Begin
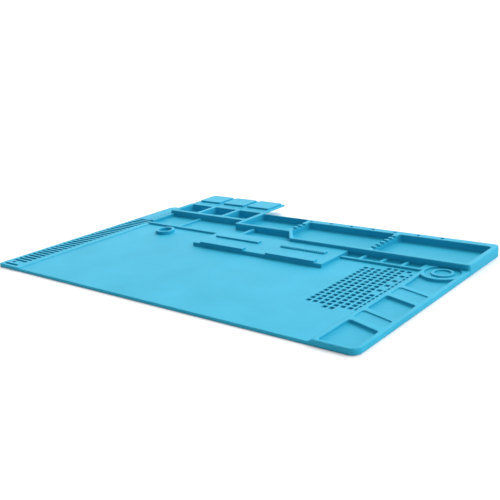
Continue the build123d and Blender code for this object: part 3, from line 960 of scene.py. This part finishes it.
def cut_notches(obj, x0, x1, top, first, count):
    """Half-round notches across a wall's top, with eased edges."""
    cutter = bmesh.new()
    for i in range(count):
        y = first + NOTCH_PITCH * i
        rings = []
        sections = [(x0 - out, grow) for out, grow in NOTCH_FLARE]
        sections += [(x1 + out, grow) for out, grow in reversed(NOTCH_FLARE)]
        for x, grow in sections:
            ring = []
            for k in range(NOTCH_STEPS):
                angle = math.tau * k / NOTCH_STEPS
                radius = NOTCH_R + grow
                across = y + radius * math.cos(angle)
                height = top + radius * math.sin(angle)
                ring.append(cutter.verts.new((x * MM + LOW[0], across * MM + LOW[1], height * MM)))
            rings.append(ring)
        for a, b in zip(rings, rings[1:]):
            for k in range(NOTCH_STEPS):
                after = (k + 1) % NOTCH_STEPS
                cutter.faces.new((a[k], a[after], b[after], b[k]))
        cutter.faces.new(rings[0])
        cutter.faces.new(rings[-1])
    bmesh.ops.recalc_face_normals(cutter, faces=cutter.faces)
    data = bpy.data.meshes.new("notch_cutter")
    cutter.to_mesh(data)
    cutter.free()
    tool = bpy.data.objects.new("notch_cutter", data)
    bpy.context.scene.collection.objects.link(tool)
    modifier = obj.modifiers.new("notches", "BOOLEAN")
    modifier.operation = "DIFFERENCE"
    modifier.solver = "EXACT"
    modifier.object = tool
    apply_modifiers(obj)
    bpy.data.objects.remove(tool)
    bpy.data.meshes.remove(data)
    mesh = bmesh.new()
    mesh.from_mesh(obj.data)
    bmesh.ops.scale(mesh, vec=TO_MM, verts=mesh.verts)
    bmesh.ops.remove_doubles(mesh, verts=mesh.verts, dist=NOTCH_WELD)
    tidy(mesh)
    bmesh.ops.scale(mesh, vec=TO_METRES, verts=mesh.verts)
    mesh.to_mesh(obj.data)
    mesh.free()
    weigh_normals(obj)


# Rear trays -------------------------------------------------------------------------------------

WALL = 4.0
TWEEZER_BACK_WALL = 2.0
TRAY_CORNER = 2.5
TRAYS_FRONT_CORNER = 3.0
TRAYS_BACK_CORNER = 6.0
TRAYS_ROUND = 1.1
SPOOL_RIGHT_WALL = 5.0
SPOOL_CORNER = 3.5
TIP_ROUNDS = (0.45, 0.3)
TIP_STEPS = 24
TRAY_ROUND = 1.0
THIN_WALL_ROUND = 0.45
TRAY_FILLET = 1.3
SEAM_BACK = 3.0    # how far inside the right box's wall the moulding is split
DRIVER_CORNER = (248.4, 232.8)
LEFT_NOTCHES = (239.3, 3)    # the first one's place and how many
RIGHT_NOTCHES = (213.5, 6)


def tip_holes():
    mounts = [m for m in frame["record"]["mounts"] if m["kind"] == "bore"]
    holes = []
    for mount in mounts:
        x = (mount["pos_m"][0] - LOW[0]) / MM
        y = (mount["pos_m"][1] - LOW[1]) / MM
        radius, depth = mount["dims"]["r_mm"], mount["dims"]["length_mm"]
        holes.append((circle(x, y, radius, TIP_STEPS), RIM_TOP - depth, *TIP_ROUNDS))
    return holes


def rear_trays():
    tw_x0, tw_x1, tw_y0, back, _, top = edges("tweezer_tray")
    dl_x0, dl_x1, _, rail_front, _, _ = edges("notched_divider_left")
    dr_x0, dr_x1, front, _, _, _ = edges("notched_divider_right")
    corner = edges("rest_tray_floor")[1]
    bx1, by0, by1 = edges("box_right")[1:4]
    deck_right = edges("platform")[1]
    seam = bx1 - SEAM_BACK
    inner = front + WALL
    outline = rounded([
        (tw_x0, tw_y0, WALL_CORNER, FOOT_SHEET),
        (dl_x1, tw_y0, 0, FOOT_SHEET),
        (corner, front, 0, FOOT_DECK),
        (deck_right, front, 0, RIM),
        (WIDTH, front, TRAYS_FRONT_CORNER, RIM),
        (WIDTH, back, TRAYS_BACK_CORNER, RIM),
        (bx1, back, 0, RIM),
        (bx1, by1, WALL_CORNER, RIM),
        (seam, by1, 0, FLUSH),
        (seam, by0, 0, FLUSH),
        (tw_x0, by0, 0, FOOT_SHEET),
    ])
    tweezer = rectangle(bx1, tw_x1, tw_y0 + WALL, back - TWEEZER_BACK_WALL, TRAY_CORNER)
    driver = rounded([
        (dl_x1, DRIVER_CORNER[1], TRAY_CORNER, RIM),
        (DRIVER_CORNER[0], inner, TRAY_CORNER, RIM),
        (dr_x0, inner, TRAY_CORNER, RIM),
        (dr_x0, rail_front, TRAY_CORNER, RIM),
        (dl_x1, rail_front, TRAY_CORNER, RIM),
    ])
    spool = rectangle(dr_x1, WIDTH - SPOOL_RIGHT_WALL, inner, rail_front, SPOOL_CORNER)
    pockets = [(tweezer, TRAY_FLOOR, THIN_WALL_ROUND, TRAY_FILLET)]
    pockets += [(loop, TRAY_FLOOR, TRAY_ROUND, TRAY_FILLET) for loop in (driver, spool)]
    pockets += tip_holes()
    made = Moulding().block(outline, top, pockets, radius=TRAYS_ROUND, under=BIN_UNDER)
    obj = mat_piece(
        "rear_trays_moulding", made, "tweezer_tray", "driver_tray", "spool_tray", "rear_rail", "tip_sockets",
        "notched_divider_left", "notched_divider_right",
    )
    cut_notches(obj, dl_x0, dl_x1, top, *LEFT_NOTCHES)
    cut_notches(obj, dr_x0, dr_x1, top, *RIGHT_NOTCHES)
    return obj


# Lidded boxes and lids --------------------------------------------------------------------------

BOX_WALL_FRONT = 6.0
BOX_WALL_BACK = 3.0
BOX_OPENINGS = {"left": (37.0, 71.5), "middle": (76.5, 111.0), "right": (116.0, 150.5)}
BOX_FLOOR = 2.0
BOX_CORNER = 2.2
BOX_ROUNDS = (0.9, 1.2)
BOX_RIM = 1.0
LID_CORNER = 4.0
LID_ROUND = 0.5
PLUG_CORNER = 2.0
PLUG_FOOT = 0.3


def box(side):
    x0, x1, y0, y1, _, top = edges("box_" + side)
    flap0 = edges(f"lid_{side}_flap")[0]
    left, right = BOX_OPENINGS[side]
    if side == "left":
        corners = [
            (x0, y0, WALL_CORNER, FOOT_SHEET),
            (x1, y0, 0, FLUSH),
            (x1, y1, 0, FLUSH),
            (flap0, y1, 0, RIM),
            (x0, y1, 0, FOOT_SHEET),
        ]
    elif side == "middle":
        corners = [(x0, y0, 0, FOOT_SHEET), (x1, y0, 0, FLUSH), (x1, y1, 0, FLUSH), (x0, y1, 0, FLUSH)]
    else:
        seam = x1 - SEAM_BACK
        wall = edges("tweezer_tray")[0]
        corners = [
            (x0, y0, 0, FOOT_SHEET),
            (wall, y0, 0, FLUSH),
            (seam, y0, 0, FLUSH),
            (seam, y1, 0, FLUSH),
            (x0, y1, 0, FLUSH),
        ]
    opening = rectangle(left, right, y0 + BOX_WALL_FRONT, y1 - BOX_WALL_BACK, BOX_CORNER)
    made = Moulding().block(rounded(corners), top, [(opening, BOX_FLOOR, *BOX_ROUNDS)], radius=BOX_RIM)
    return mat_piece(f"box_{side}_moulding", made, "box_" + side)


WEB_OVERLAP = 2.2
WEB_THIN = 0.35    # taken off the top and the bottom along the fold
WEB_NARROW = 0.25
WEB_REACH = 1.6    # half the width of the thin band
WEB_EDGE = 0.3
WEB_STEPS = 40


def hinge_web(side):
    """The thin silicone web that the lid folds on, which in the real mat is in one piece with the box and the lid;
    here it is a separate, unattached piece.
    """
    x0, x1, y_hinge, _, z0, z1 = edges(f"lid_{side}_flap")
    y_start = edges("lid_hinges")[2]
    y_end = y_hinge + WEB_OVERLAP
    moulding = Moulding()
    sections = []
    for step in range(WEB_STEPS + 1):
        y = y_start + (y_end - y_start) * step / WEB_STEPS
        near = max(0.0, 1 - abs(y - y_hinge) / WEB_REACH)
        pinch = WEB_THIN * (3 * near * near - 2 * near**3)
        low, high = z0 + pinch, z1 - pinch
        left, right = x0 + WEB_NARROW * near, x1 - WEB_NARROW * near
        ring = [
            (left + WEB_EDGE, low),
            (right - WEB_EDGE, low),
            (right, low + WEB_EDGE),
            (right, high - WEB_EDGE),
            (right - WEB_EDGE, high),
            (left + WEB_EDGE, high),
            (left, high - WEB_EDGE),
            (left, low + WEB_EDGE),
        ]
        sections.append([moulding.mesh.verts.new((x, y, z)) for x, z in ring])
    for a, b in zip(sections, sections[1:]):
        moulding.skirt(a, b)
    moulding.mesh.faces.new(sections[0])
    moulding.mesh.faces.new(sections[-1])
    obj = piece(f"hinge_web_{side}", moulding, LID_BLUE, None, "lid_silicone", "lid_hinges")
    hinge = [j for j in frame["joints"] if j["child"] == f"lid_{side}"][0]
    y = hinge["pos_m"][1]
    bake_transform(obj)
    return obj


def lid(side):
    body = f"lid_{side}"
    x0, x1, y0, y1, z0, z1 = edges(f"{body}_flap")
    outline = rounded([
        (x0, y0 + WEB_OVERLAP, 0, FLUSH),
        (x1, y0 + WEB_OVERLAP, 0, RIM),
        (x1, y1, LID_CORNER, RIM),
        (x0, y1, LID_CORNER, RIM),
    ])
    outline = (outline[0], [FLUSH] + outline[1][1:])
    flap = Moulding().block(outline, z1, base=z0, radius=LID_ROUND)
    piece(f"{body}_flap_moulding", flap, LID_BLUE, body, "lid_silicone", f"{body}_flap")
    x0, x1, y0, y1, z0, z1 = edges(f"{body}_plug")
    loop = rectangle(x0, x1, y0, y1, PLUG_CORNER, (FOOT_SHEET,) * 4)
    plug = Moulding().block(loop, z1, base=z0, radius=LID_ROUND, foot=PLUG_FOOT)
    piece(f"{body}_plug_moulding", plug, LID_BLUE, body, "lid_silicone", f"{body}_plug")


# The object -------------------------------------------------------------------------------------

comb_strip()
work_sheet()
for name, wall, radius, foot in RINGS:
    ring_piece(name, wall, radius, foot)
screw_grid()
column_ramp()
for index in range(4):
    bin_cell(index)
rear_bin_block()
small_bin_row()
platform()
for name in ("front_left_rib", "front_right_rib", "rear_left_rib"):
    rib(name)
ruler_rib()
low_front_rim()
floor_slab("corner_tray_floor")
long_tray_floor()
rest_tray_floor()
upright("corner_tray_divider")
upright("long_tray_end")
upright("corner_tray_side_wall", FOOT_SHEET)
rear_trays()
for side in BOX_OPENINGS:
    box(side)
    hinge_web(side)
    lid(side)
for name in ("comb_magnets", "grid_magnets"):
    obj = frame["nodes"][name]
    obj.data.materials.clear()
    obj.data.materials.append(NICKEL)

# Floor, light and camera ------------------------------------------------------------------------

CAMERA_PLACE = (0.49025, -0.6034, 0.24138)
CAMERA_AHEAD = (-0.624, 0.725, -0.290)
CAMERA_ROLL = 4.06
CAMERA_LENS = 54.74
CAMERA_SHIFT = (0.0385, 0.0022)
LIGHT_PLACE = (0.3, 0.9, 1.6)
LIGHT_TARGET = (0.0, 0.05, 0.0)
LIGHT_SIZE = (2.2, 1.4)
LIGHT_POWER = 10.0
BRIGHT_SIDE = (0.15, 1.0, 0.0)
WORLD_FRONT = 0.2
WORLD_BACK = 1.8
WORLD_BLEND = (-0.6, 0.5)  # where along the bright side's direction the change starts and ends
FLOOR_SIZE = 20.0
FLOOR_DROP = 0.0001
FLOOR_COLOUR = (0.92, 0.92, 0.92, 1.0)
FLOOR_ROUGHNESS = 0.8
SENSOR_WIDTH = 36.0
WHITE = (1.0, 1.0, 1.0, 1.0)


def plain_material(name, colour, roughness):
    material = bpy.data.materials.new(name)
    material.use_nodes = True
    shader = material.node_tree.nodes["Principled BSDF"]
    shader.inputs["Base Color"].default_value = colour
    shader.inputs["Roughness"].default_value = roughness
    return material


def floor():
    data = bpy.data.meshes.new("floor")
    corners = [(x * FLOOR_SIZE, y * FLOOR_SIZE, 0) for x, y in ((-1, -1), (1, -1), (1, 1), (-1, 1))]
    data.from_pydata(corners, [], [(0, 1, 2, 3)])
    obj = bpy.data.objects.new("floor", data)
    obj.location.z = -FLOOR_DROP
    bpy.context.scene.collection.objects.link(obj)
    data.materials.append(plain_material("pale_floor", FLOOR_COLOUR, FLOOR_ROUGHNESS))


def overhead_light():
    light = bpy.data.lights.new("overhead", "AREA")
    light.shape = "RECTANGLE"
    light.size, light.size_y = LIGHT_SIZE
    light.energy = LIGHT_POWER
    obj = bpy.data.objects.new("overhead", light)
    obj.location = LIGHT_PLACE
    obj.rotation_euler = (Vector(LIGHT_TARGET) - Vector(LIGHT_PLACE)).to_track_quat("-Z", "Y").to_euler()
    bpy.context.scene.collection.objects.link(obj)


def camera():
    """Looks at the mat from its front right corner, a little above it."""
    data = bpy.data.cameras.new("camera")
    data.sensor_width = SENSOR_WIDTH
    data.lens = CAMERA_LENS
    data.shift_x, data.shift_y = CAMERA_SHIFT
    obj = bpy.data.objects.new("camera", data)
    ahead = Vector(CAMERA_AHEAD).normalized()
    right = ahead.cross(Vector((0, 0, 1))).normalized()
    up = right.cross(ahead)
    turn = Matrix.Rotation(math.radians(CAMERA_ROLL), 3, ahead)
    axes = Matrix((turn @ right, turn @ up, -ahead)).transposed()
    obj.matrix_world = Matrix.Translation(CAMERA_PLACE) @ axes.to_4x4()
    bpy.context.scene.collection.objects.link(obj)
    bpy.context.scene.camera = obj


def studio_world():
    """A white studio, brighter behind the object than in front of it."""
    world = bpy.data.worlds.new("studio")
    world.use_nodes = True
    tree = world.node_tree
    place = tree.nodes.new("ShaderNodeTexCoord").outputs["Generated"]
    towards = node(tree, "ShaderNodeVectorMath", operation="DOT_PRODUCT")
    tree.links.new(place, towards.inputs[0])
    towards.inputs[1].default_value = Vector(BRIGHT_SIDE).normalized()
    depth = node(tree, "ShaderNodeMapRange", interpolation_type="SMOOTHSTEP")
    depth.inputs["From Min"].default_value, depth.inputs["From Max"].default_value = WORLD_BLEND
    depth.inputs["To Min"].default_value = WORLD_FRONT
    depth.inputs["To Max"].default_value = WORLD_BACK
    tree.links.new(towards.outputs["Value"], depth.inputs["Value"])
    tree.links.new(depth.outputs["Result"], tree.nodes["Background"].inputs["Strength"])
    tree.nodes["Background"].inputs["Color"].default_value = WHITE
    bpy.context.scene.world = world


floor()
camera()
overhead_light()
studio_world()
bpy.context.scene.view_settings.view_transform = "Standard"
End
Exactly as they appear, please write out the lines from the opening of the listing above down to the line containing "weigh_normals(obj)", with both end lines included.

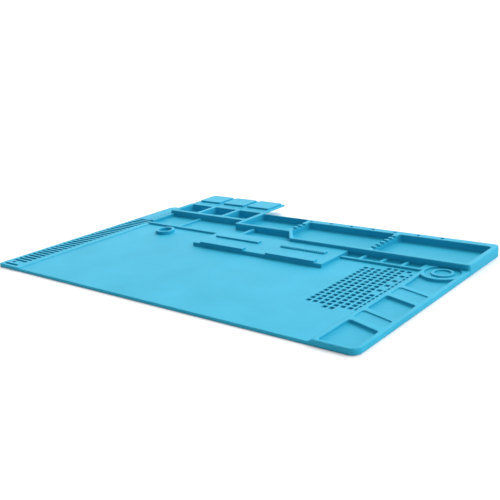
Continue the build123d and Blender code for this object: part 3, from line 960 of scene.py. This part finishes it.
def cut_notches(obj, x0, x1, top, first, count):
    """Half-round notches across a wall's top, with eased edges."""
    cutter = bmesh.new()
    for i in range(count):
        y = first + NOTCH_PITCH * i
        rings = []
        sections = [(x0 - out, grow) for out, grow in NOTCH_FLARE]
        sections += [(x1 + out, grow) for out, grow in reversed(NOTCH_FLARE)]
        for x, grow in sections:
            ring = []
            for k in range(NOTCH_STEPS):
                angle = math.tau * k / NOTCH_STEPS
                radius = NOTCH_R + grow
                across = y + radius * math.cos(angle)
                height = top + radius * math.sin(angle)
                ring.append(cutter.verts.new((x * MM + LOW[0], across * MM + LOW[1], height * MM)))
            rings.append(ring)
        for a, b in zip(rings, rings[1:]):
            for k in range(NOTCH_STEPS):
                after = (k + 1) % NOTCH_STEPS
                cutter.faces.new((a[k], a[after], b[after], b[k]))
        cutter.faces.new(rings[0])
        cutter.faces.new(rings[-1])
    bmesh.ops.recalc_face_normals(cutter, faces=cutter.faces)
    data = bpy.data.meshes.new("notch_cutter")
    cutter.to_mesh(data)
    cutter.free()
    tool = bpy.data.objects.new("notch_cutter", data)
    bpy.context.scene.collection.objects.link(tool)
    modifier = obj.modifiers.new("notches", "BOOLEAN")
    modifier.operation = "DIFFERENCE"
    modifier.solver = "EXACT"
    modifier.object = tool
    apply_modifiers(obj)
    bpy.data.objects.remove(tool)
    bpy.data.meshes.remove(data)
    mesh = bmesh.new()
    mesh.from_mesh(obj.data)
    bmesh.ops.scale(mesh, vec=TO_MM, verts=mesh.verts)
    bmesh.ops.remove_doubles(mesh, verts=mesh.verts, dist=NOTCH_WELD)
    tidy(mesh)
    bmesh.ops.scale(mesh, vec=TO_METRES, verts=mesh.verts)
    mesh.to_mesh(obj.data)
    mesh.free()
    weigh_normals(obj)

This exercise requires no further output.